— BEGIN —

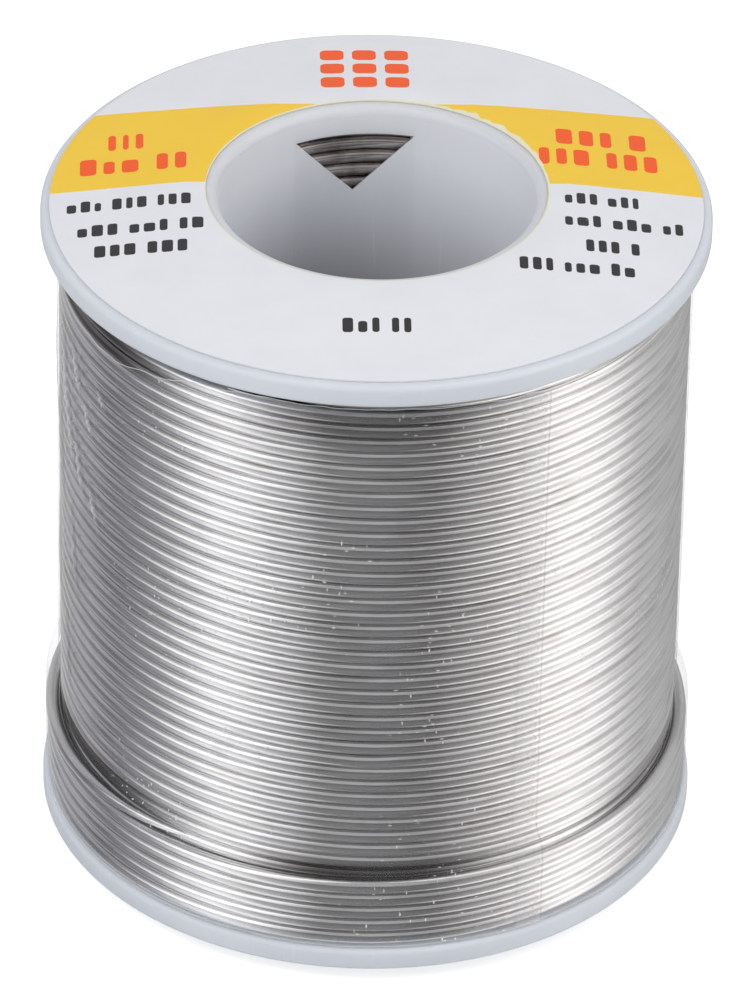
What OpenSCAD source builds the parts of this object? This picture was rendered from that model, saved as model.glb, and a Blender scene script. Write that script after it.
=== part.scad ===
// Spool of flux-cored solder wire: a moulded hub tube with two flanges seated on its ends,
// a paper label, the wound wire and a clear film wrapped round it.
// The axis is Z, and the spool stands with its lower end on Z = 0.

/* [Spool] */
// Height over the two ends of the hub tube
spool_h = 60.3; // [45:0.1:90]
// Diameter of both flanges
flange_d = 55; // [50:0.5:90]
// Diameter of the bore that a stand's spindle goes through
bore_d = 26; // [16:0.5:29]
// Wall thickness of the hub tube
hub_wall = 2; // [1.8:0.1:3]
// Radius of the rounding at both mouths of the bore
mouth_round = 0.8; // [0.3:0.1:0.9]

/* [Flanges] */
// Thickness of a flange where it meets the hub tube
flange_hub_t = 2.5; // [2:0.1:4]
// Thickness of a flange at its rim
flange_rim_t = 2; // [1.4:0.1:3]
// How far the outer face falls back from the hub to the rim
flange_dish = 1.4; // [0.2:0.1:2.5]
// Width of the flat land between the bore's mouth and the sloping face
land_w = 2; // [1:0.1:4]
// Radius of the rounding on the rim's two edges
rim_round = 0.5; // [0.2:0.1:0.6]
// Depth of the step in the hub tube's ends that each flange sits on
seat_step = 0.8; // [0.4:0.1:0.9]
// Clearance between a flange's hole and the hub tube's end
seat_clearance = 0.05; // [0.02:0.01:0.15]

/* [Starter window] */
// Width of the triangular window in the hub wall, along its top edge
window_w = 9.9; // [5:0.1:14]
// Height of the window, from the flange down to its point
window_h = 5.4; // [3:0.1:12]
// Direction of the window, counted from +X towards +Y
window_angle = 99; // [0:1:359]

/* [Wire] */
// Diameter of the wire
wire_d = 1.27; // [0.8:0.01:1.6]
// How far the wire of the last layer lies inside the flanges' rims
rim_margin = 0.4; // [0.4:0.1:4]
// Height of the last layer, which is wound only partly up the spool
last_layer_h = 7.8; // [5:0.2:24]
// Least space between two turns of the outer layer
turn_gap = 0.8; // [0.5:0.05:2]
// Clearance between the outer turns and the layers under them
layer_clearance = 0.3; // [0.3:0.05:0.6]
// Clearance between the winding and the flanges
spool_clearance = 0.3; // [0.1:0.05:0.6]
// Clearance between the innermost layer and the hub tube
hub_clearance = 0.05; // [0.02:0.01:0.3]

/* [Label] */
// Thickness of the label
label_t = 0.1; // [0.05:0.01:0.3]
// Bare border between the label and the flange's rim
label_border = 0.75; // [0.6:0.05:4]
// Bare border between the bore's mouth and the hole in the label
label_hole_border = 0.2; // [0.1:0.1:1.5]
// Thickness of the glue under the label
glue_t = 0.02; // [0.01:0.01:0.05]

/* [Film] */
// Thickness of the clear film
film_t = 0.1; // [0.05:0.01:0.2]
// Clearance between the film and the wire under it
film_clearance = 0.1; // [0.05:0.01:0.15]
// Height over which the film slopes in above the last layer
film_slope_h = 1.4; // [0.5:0.1:4]
// Bare height between the film's upper edge and the upper flange's rim
film_top_gap = 1.4; // [0.3:0.1:6]
// Width of the upright lap where the film's two ends are sealed together
film_lap_w = 2.4; // [1:0.2:12]
// Direction of the lap, counted from +X towards +Y
film_lap_angle = 300; // [0:1:359]

/* [Hidden] */
$fn = 96;

// Segments in a rounded corner of an outline
round_steps = 4;
// Rings of the wire's tube in one turn, and sides of its section
turn_rings = 24;
tube_sides = 6;
// A round wire that lies in the grooves of the layer below rises by this share of its diameter
groove_share = sin(60);

bore_r = bore_d / 2;
mouth_r = bore_r + mouth_round;
hub_r = bore_r + hub_wall;
seat_r = hub_r - seat_step;
land_r = mouth_r + land_w;
flange_r = flange_d / 2;
wire_r = wire_d / 2;

// Radii of the wire's centre line in the full outer layer and in the last layer over it
last_layer_r = flange_r - rim_margin - wire_r;
full_layer_r = last_layer_r - wire_d * groove_share;
core_to_line = wire_r + layer_clearance;

// Heights of the centre line's two ends, and the even rise of the turns between them
line_bottom_z = flange_dish + flange_rim_t + spool_clearance + wire_r;
line_top_z = spool_h - line_bottom_z;
turns = floor((line_top_z - line_bottom_z) / (wire_d + turn_gap));
pitch = (line_top_z - line_bottom_z) / turns;

// The wire climbs onto the last layer in half a turn, which ends at this count of turns
climb_turns = 0.5;
last_turns = floor(last_layer_h / pitch);
climb_end = turns - last_turns;
climb_end_z = line_top_z - pitch * climb_end;
core_step_z = climb_end_z - core_to_line;
film_step_z = climb_end_z + pitch * climb_turns + core_to_line;

function unit(v) = v / norm(v);

function turned(p, angle) = [
    p.x * cos(angle) - p.y * sin(angle),
    p.x * sin(angle) + p.y * cos(angle)
];

// Points of an arc that rounds corner b, between its neighbours a and c
function corner(a, b, c, r) =
    let (
        to_a = unit(a - b),
        to_c = unit(c - b),
        half = acos(to_a * to_c) / 2,
        centre = b + unit(to_a + to_c) * r / sin(half),
        start = b + to_a * r / tan(half) - centre,
        sweep = (180 - 2 * half) * sign(cross(start, b - centre))
    )
    [for (i = [0:round_steps]) centre + turned(start, sweep * i / round_steps)];

// Height of the lower flange's inner face at a radius
function inner_face_z(r) =
    let (rim_z = flange_dish + flange_rim_t)
    flange_hub_t + (rim_z - flange_hub_t) * (r - hub_r) / (flange_r - hub_r);

// Height of the flange's outer face below the spool's end at a radius
function outer_face_z(r) = flange_dish * max(0, r - land_r) / (flange_r - land_r);

// Radius of the wire's centre line after a count of turns from the top
function line_radius(t) =
    let (
        share = min(1, max(0, (t - climb_end) / climb_turns + 1)),
        eased = (1 - cos(180 * share)) / 2
    )
    full_layer_r + (last_layer_r - full_layer_r) * eased;

// Point of the wire's centre line after a count of turns from the top
function line_point(t) =
    let (r = line_radius(t), angle = 360 * t)
    [r * cos(angle), r * sin(angle), line_top_z - pitch * t];

// Direction along the wire at a point of the winding
function line_direction(t) =
    let (step = 0.25 / turn_rings)
    unit(line_point(t + step) - line_point(t - step));

// Centre points of the tube's rings: the turns, with a straight run of one diameter at each end
ring_points = concat(
    [line_point(0) - wire_d * line_direction(0)],
    [for (i = [0:turns * turn_rings]) line_point(i / turn_rings)],
    [line_point(turns) + wire_d * line_direction(turns)]
);
ring_turns = concat([0], [for (i = [0:turns * turn_rings]) i / turn_rings], [turns]);

// Least gap between the wire's surface and its own neighbouring turns
self_gaps = [
    for (i = [0:len(ring_points) - 1])
        for (j = [i + turn_rings / 2:min(i + 2 * turn_rings, len(ring_points) - 1)])
            norm(ring_points[i] - ring_points[j]) - wire_d
];
echo(turns_of_outer_layer = turns, least_gap_of_outer_layer = min(self_gaps));

// A round tube along the winding's centre line, as one closed mesh
module wound_tube() {
    last = len(ring_points) - 1;
    points = [
        for (i = [0:last])
            let (
                along = line_direction(ring_turns[i]),
                angle = 360 * ring_turns[i],
                out = [cos(angle), sin(angle), 0],
                side = unit(cross(along, out)),
                up = cross(side, along)
            )
            for (k = [0:tube_sides - 1])
                ring_points[i]
                    + wire_r * cos(360 * k / tube_sides) * up
                    + wire_r * sin(360 * k / tube_sides) * side
    ];
    walls = [
        for (i = [0:last - 1])
            for (k = [0:tube_sides - 1])
                let (
                    a = i * tube_sides + k,
                    b = i * tube_sides + (k + 1) % tube_sides
                )
                each [[a, b, b + tube_sides], [a, b + tube_sides, a + tube_sides]]
    ];
    start_cap = [for (k = [1:tube_sides - 2]) [0, k + 1, k]];
    end_cap = [
        for (k = [1:tube_sides - 2])
            [last * tube_sides, last * tube_sides + k, last * tube_sides + k + 1]
    ];
    polyhedron(points = points, faces = concat(walls, start_cap, end_cap));
}

// Hub tube: rounded mouths, and a step at each end for a flange
module hub_tube() {
    foot_inner = [bore_r, 0];
    head_inner = [bore_r, spool_h];
    color([0.84, 0.87, 0.92])
    difference() {
        rotate_extrude()
            polygon(concat(
                corner([seat_r, 0], foot_inner, head_inner, mouth_round),
                corner(foot_inner, head_inner, [seat_r, spool_h], mouth_round),
                [
                    [seat_r, spool_h],
                    [seat_r, spool_h - flange_hub_t],
                    [hub_r, spool_h - flange_hub_t],
                    [hub_r, flange_hub_t],
                    [seat_r, flange_hub_t],
                    [seat_r, 0]
                ]
            ));
        starter_window();
    }
}

// Triangular cut through one side of the hub wall, against the upper flange
module starter_window() {
    rotate([0, 0, window_angle])
        translate([0, 0, spool_h - flange_hub_t])
            rotate([90, 0, 90])
                linear_extrude(height = 2 * hub_r)
                    polygon([[-window_w / 2, 0], [0, -window_h], [window_w / 2, 0]]);
}

// A flange that slips over the hub tube's end and rests on its step, outer face down
module flange() {
    hole_r = seat_r + seat_clearance;
    rim_low = [flange_r, flange_dish];
    rim_high = [flange_r, flange_dish + flange_rim_t];
    rotate_extrude()
        polygon(concat(
            [[hole_r, flange_hub_t], [hole_r, 0], [land_r, 0]],
            corner([land_r, 0], rim_low, rim_high, rim_round),
            corner(rim_low, rim_high, [hub_r, flange_hub_t], rim_round),
            [[hub_r, flange_hub_t]]
        ));
}

module bottom_flange() {
    color([0.82, 0.86, 0.91])
        flange();
}

module top_flange() {
    color([0.82, 0.86, 0.91])
        translate([0, 0, spool_h])
            mirror([0, 0, 1])
                flange();
}

// Paper ring glued on the upper flange, down over its sloping face
module top_label() {
    hole_r = mouth_r + label_hole_border;
    edge_r = flange_r - label_border;
    under = spool_h + glue_t;
    color([0.93, 0.93, 0.95])
        rotate_extrude()
            polygon([
                [hole_r, under],
                [land_r, under],
                [edge_r, under - outer_face_z(edge_r)],
                [edge_r, under - outer_face_z(edge_r) + label_t],
                [land_r, under + label_t],
                [hole_r, under + label_t]
            ]);
}

// The layers under the outer one, as one solid ring that fills the spool
module inner_layers() {
    inner_r = hub_r + hub_clearance;
    full_r = full_layer_r - core_to_line;
    last_r = last_layer_r - core_to_line;
    color([0.5, 0.5, 0.52])
        rotate_extrude()
            polygon([
                [inner_r, inner_face_z(inner_r) + spool_clearance],
                [last_r, inner_face_z(last_r) + spool_clearance],
                [last_r, core_step_z],
                [full_r, core_step_z],
                [full_r, spool_h - inner_face_z(full_r) - spool_clearance],
                [inner_r, spool_h - inner_face_z(inner_r) - spool_clearance]
            ]);
}

// The outer layer: one unbroken wire that winds down the spool and climbs onto its last turns
module outer_layer() {
    color([0.74, 0.74, 0.76])
        wound_tube();
}

// Clear film drawn round the winding, with its ends lapped along one upright line
module film_wrap() {
    full_r = full_layer_r + wire_r + film_clearance;
    last_r = last_layer_r + wire_r + film_clearance;
    low_z = flange_dish + flange_rim_t + spool_clearance;
    high_z = spool_h - flange_dish - flange_rim_t - film_top_gap;
    lap_out = film_t / 2;
    color([0.9, 0.95, 1, 0.3])
        union() {
            rotate_extrude()
                film_section(full_r, last_r, low_z, high_z, film_t);
            intersection() {
                rotate_extrude()
                    film_section(full_r + lap_out, last_r + lap_out, low_z, high_z, film_t);
                rotate([0, 0, film_lap_angle])
                    translate([0, -film_lap_w / 2, 0])
                        cube([flange_r, film_lap_w, spool_h]);
            }
        }
}

// Section through one thickness of film, from its inner radii
module film_section(full_r, last_r, low_z, high_z, thick) {
    slope_z = film_step_z + film_slope_h;
    polygon([
        [last_r, low_z],
        [last_r + thick, low_z],
        [last_r + thick, film_step_z],
        [full_r + thick, slope_z],
        [full_r + thick, high_z],
        [full_r, high_z],
        [full_r, slope_z],
        [last_r, film_step_z]
    ]);
}

hub_tube();
top_flange();
bottom_flange();
top_label();
inner_layers();
outer_layer();
film_wrap();
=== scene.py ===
import cmath
import math
import random

import bmesh
import bpy
from mathutils import Matrix, Vector, noise
from mathutils.geometry import delaunay_2d_cdt


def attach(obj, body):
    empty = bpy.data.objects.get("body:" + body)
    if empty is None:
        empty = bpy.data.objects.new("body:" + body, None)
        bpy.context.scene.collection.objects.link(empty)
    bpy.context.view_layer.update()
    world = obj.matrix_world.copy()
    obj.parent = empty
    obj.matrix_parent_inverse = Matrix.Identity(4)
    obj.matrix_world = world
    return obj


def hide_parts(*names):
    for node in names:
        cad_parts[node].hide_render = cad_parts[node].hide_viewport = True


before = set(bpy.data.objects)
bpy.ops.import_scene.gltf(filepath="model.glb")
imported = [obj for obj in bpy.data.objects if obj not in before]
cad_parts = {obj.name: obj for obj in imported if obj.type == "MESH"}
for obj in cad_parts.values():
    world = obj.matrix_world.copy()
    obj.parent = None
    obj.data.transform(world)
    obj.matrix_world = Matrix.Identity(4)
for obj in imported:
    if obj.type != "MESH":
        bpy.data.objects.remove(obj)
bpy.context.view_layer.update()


# The camera: a long lens about 0.73 m from the spool, which looks down on it by about 34 degrees
# and is rolled by one degree.
camera_place = (0, -0.5892, 0.4249)
camera_pitch = math.radians(33.84)
camera_roll = math.radians(1.15)
level_right = Vector((1, 0, 0))
ahead = Vector((0, math.cos(camera_pitch), -math.sin(camera_pitch)))
level_up = level_right.cross(ahead)
camera_right = level_right * math.cos(camera_roll) + level_up * math.sin(camera_roll)
camera_up = level_up * math.cos(camera_roll) - level_right * math.sin(camera_roll)
camera_data = bpy.data.cameras.new("camera")
camera_data.lens = 305.4
camera_data.shift_x = 0.0067
camera = bpy.data.objects.new("camera", camera_data)
camera.matrix_world = (
    Matrix.Translation(camera_place)
    @ Matrix((camera_right, camera_up, -ahead)).transposed().to_4x4()
)
bpy.context.scene.collection.objects.link(camera)
bpy.context.scene.camera = camera


# Hub tube: one moulding in milky polystyrene, with rounded mouths, a step at each end for a flange,
# and a three-cornered window near its upper end, through which the wire is started.
# The window's lower faces slope down and outwards, so that the side mould draws free.
mm = 0.001
bore_r = 13
hub_r = 15
seat_r = 14.2
spool_h = 60.3
flange_hub_t = 2.5
mouth_round = 0.8
step_round = 0.12
window_w = 9.9
window_h = 5.4
window_angle = 99
window_slope = 36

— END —

Exercise prompt:
From the line containing "hub_tube();" down to the line containing "bpy.data.objects.remove(obj)" in the material above, reproduce every line exactly, including the two end lines.

Solution:
hub_tube();
top_flange();
bottom_flange();
top_label();
inner_layers();
outer_layer();
film_wrap();
=== scene.py ===
import cmath
import math
import random

import bmesh
import bpy
from mathutils import Matrix, Vector, noise
from mathutils.geometry import delaunay_2d_cdt


def attach(obj, body):
    empty = bpy.data.objects.get("body:" + body)
    if empty is None:
        empty = bpy.data.objects.new("body:" + body, None)
        bpy.context.scene.collection.objects.link(empty)
    bpy.context.view_layer.update()
    world = obj.matrix_world.copy()
    obj.parent = empty
    obj.matrix_parent_inverse = Matrix.Identity(4)
    obj.matrix_world = world
    return obj


def hide_parts(*names):
    for node in names:
        cad_parts[node].hide_render = cad_parts[node].hide_viewport = True


before = set(bpy.data.objects)
bpy.ops.import_scene.gltf(filepath="model.glb")
imported = [obj for obj in bpy.data.objects if obj not in before]
cad_parts = {obj.name: obj for obj in imported if obj.type == "MESH"}
for obj in cad_parts.values():
    world = obj.matrix_world.copy()
    obj.parent = None
    obj.data.transform(world)
    obj.matrix_world = Matrix.Identity(4)
for obj in imported:
    if obj.type != "MESH":
        bpy.data.objects.remove(obj)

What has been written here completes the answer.